* [Exercise instructions]: Identify each line in the records below that contains the word "from", and copy it.

* [Information given]:
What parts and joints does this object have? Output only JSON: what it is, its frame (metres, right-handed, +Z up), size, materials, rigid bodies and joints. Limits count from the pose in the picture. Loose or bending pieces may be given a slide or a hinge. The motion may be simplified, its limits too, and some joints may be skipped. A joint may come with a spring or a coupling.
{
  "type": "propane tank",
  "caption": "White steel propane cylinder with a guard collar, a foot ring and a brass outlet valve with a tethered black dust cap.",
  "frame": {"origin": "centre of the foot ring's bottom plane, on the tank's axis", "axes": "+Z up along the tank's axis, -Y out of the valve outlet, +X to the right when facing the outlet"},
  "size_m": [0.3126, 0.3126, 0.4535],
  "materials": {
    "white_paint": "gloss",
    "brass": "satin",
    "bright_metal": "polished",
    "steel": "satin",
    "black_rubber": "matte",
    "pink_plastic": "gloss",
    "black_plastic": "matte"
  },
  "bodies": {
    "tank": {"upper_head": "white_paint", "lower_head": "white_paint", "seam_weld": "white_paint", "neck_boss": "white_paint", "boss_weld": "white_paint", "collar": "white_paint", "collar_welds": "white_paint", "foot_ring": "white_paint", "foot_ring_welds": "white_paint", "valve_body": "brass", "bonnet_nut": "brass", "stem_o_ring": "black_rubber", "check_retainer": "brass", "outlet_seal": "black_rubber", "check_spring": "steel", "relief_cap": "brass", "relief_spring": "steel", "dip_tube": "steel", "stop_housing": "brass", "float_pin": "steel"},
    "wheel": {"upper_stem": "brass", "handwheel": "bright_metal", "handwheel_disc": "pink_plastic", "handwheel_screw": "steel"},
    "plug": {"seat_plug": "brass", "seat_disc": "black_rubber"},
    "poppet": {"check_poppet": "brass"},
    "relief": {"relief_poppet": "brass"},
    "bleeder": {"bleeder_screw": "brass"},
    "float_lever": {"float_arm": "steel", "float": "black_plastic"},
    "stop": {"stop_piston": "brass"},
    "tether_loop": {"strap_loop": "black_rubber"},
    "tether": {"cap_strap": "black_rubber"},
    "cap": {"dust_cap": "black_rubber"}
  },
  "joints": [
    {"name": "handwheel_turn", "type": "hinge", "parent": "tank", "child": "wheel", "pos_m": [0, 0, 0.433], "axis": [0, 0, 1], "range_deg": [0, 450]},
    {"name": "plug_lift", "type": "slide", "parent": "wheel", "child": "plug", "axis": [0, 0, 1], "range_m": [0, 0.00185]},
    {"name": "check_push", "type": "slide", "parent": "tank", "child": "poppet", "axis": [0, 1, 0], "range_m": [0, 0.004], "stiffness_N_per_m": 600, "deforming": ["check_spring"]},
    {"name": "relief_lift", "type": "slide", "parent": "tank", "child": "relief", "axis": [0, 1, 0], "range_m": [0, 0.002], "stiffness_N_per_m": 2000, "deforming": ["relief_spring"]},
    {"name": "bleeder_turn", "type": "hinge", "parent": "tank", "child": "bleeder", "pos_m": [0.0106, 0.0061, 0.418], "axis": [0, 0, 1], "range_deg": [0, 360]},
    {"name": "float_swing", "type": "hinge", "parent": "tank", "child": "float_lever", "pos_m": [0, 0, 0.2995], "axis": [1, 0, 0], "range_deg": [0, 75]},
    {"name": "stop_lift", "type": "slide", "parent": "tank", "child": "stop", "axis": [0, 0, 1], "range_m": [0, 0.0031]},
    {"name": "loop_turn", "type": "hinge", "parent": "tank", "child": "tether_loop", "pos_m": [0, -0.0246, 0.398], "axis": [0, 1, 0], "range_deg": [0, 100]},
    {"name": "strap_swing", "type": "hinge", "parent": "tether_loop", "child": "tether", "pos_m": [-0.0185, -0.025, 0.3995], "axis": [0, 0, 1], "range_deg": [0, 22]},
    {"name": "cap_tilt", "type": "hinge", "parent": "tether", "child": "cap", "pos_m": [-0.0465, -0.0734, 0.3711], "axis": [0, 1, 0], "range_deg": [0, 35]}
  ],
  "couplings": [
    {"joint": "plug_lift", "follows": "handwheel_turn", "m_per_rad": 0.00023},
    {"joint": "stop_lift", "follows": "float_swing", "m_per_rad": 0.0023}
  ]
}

---

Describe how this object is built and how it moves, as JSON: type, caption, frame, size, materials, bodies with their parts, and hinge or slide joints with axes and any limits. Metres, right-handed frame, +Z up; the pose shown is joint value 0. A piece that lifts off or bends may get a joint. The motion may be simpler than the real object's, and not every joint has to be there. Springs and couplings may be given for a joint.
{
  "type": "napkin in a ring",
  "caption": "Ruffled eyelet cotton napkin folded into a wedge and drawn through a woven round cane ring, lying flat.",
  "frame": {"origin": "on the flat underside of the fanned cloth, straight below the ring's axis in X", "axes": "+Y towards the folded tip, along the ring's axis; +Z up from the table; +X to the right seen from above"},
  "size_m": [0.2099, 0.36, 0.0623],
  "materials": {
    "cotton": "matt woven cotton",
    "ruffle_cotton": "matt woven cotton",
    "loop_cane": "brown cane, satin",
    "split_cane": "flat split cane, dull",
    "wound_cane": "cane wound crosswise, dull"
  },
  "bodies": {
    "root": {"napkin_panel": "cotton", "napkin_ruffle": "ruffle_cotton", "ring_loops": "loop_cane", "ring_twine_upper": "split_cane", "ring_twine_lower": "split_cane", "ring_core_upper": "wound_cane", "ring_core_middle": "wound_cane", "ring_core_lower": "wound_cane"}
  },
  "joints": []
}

...

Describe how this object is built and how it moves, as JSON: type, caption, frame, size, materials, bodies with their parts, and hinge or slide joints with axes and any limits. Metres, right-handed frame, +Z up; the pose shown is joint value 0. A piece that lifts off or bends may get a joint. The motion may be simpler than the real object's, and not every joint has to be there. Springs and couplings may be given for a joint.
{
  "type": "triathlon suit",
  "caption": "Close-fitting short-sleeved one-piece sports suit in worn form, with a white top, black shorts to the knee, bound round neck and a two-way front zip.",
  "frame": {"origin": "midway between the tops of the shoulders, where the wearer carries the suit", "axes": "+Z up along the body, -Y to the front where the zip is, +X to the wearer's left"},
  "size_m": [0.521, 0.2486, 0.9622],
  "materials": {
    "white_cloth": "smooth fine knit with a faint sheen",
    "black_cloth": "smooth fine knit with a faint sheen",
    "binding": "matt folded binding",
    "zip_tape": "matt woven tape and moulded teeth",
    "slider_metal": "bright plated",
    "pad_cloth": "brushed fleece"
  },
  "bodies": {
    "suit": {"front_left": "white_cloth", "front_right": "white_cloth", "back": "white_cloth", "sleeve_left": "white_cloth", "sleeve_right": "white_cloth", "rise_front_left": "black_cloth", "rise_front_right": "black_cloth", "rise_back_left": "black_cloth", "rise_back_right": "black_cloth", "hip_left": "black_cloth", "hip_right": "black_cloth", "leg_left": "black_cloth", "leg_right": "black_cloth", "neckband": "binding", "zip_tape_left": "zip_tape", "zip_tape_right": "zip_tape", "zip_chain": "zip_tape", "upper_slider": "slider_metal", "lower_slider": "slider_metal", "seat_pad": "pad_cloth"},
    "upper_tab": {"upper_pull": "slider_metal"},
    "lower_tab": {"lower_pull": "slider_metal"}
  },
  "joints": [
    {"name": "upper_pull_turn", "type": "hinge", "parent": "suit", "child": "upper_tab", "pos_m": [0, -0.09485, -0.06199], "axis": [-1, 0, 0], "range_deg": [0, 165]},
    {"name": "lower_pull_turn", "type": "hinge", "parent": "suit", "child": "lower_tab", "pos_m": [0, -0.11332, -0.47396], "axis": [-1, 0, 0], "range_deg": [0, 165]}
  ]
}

* [Answer for the task]:
What parts and joints does this object have? Output only JSON: what it is, its frame (metres, right-handed, +Z up), size, materials, rigid bodies and joints. Limits count from the pose in the picture. Loose or bending pieces may be given a slide or a hinge. The motion may be simplified, its limits too, and some joints may be skipped. A joint may come with a spring or a coupling.
  "frame": {"origin": "on the flat underside of the fanned cloth, straight below the ring's axis in X", "axes": "+Y towards the folded tip, along the ring's axis; +Z up from the table; +X to the right seen from above"},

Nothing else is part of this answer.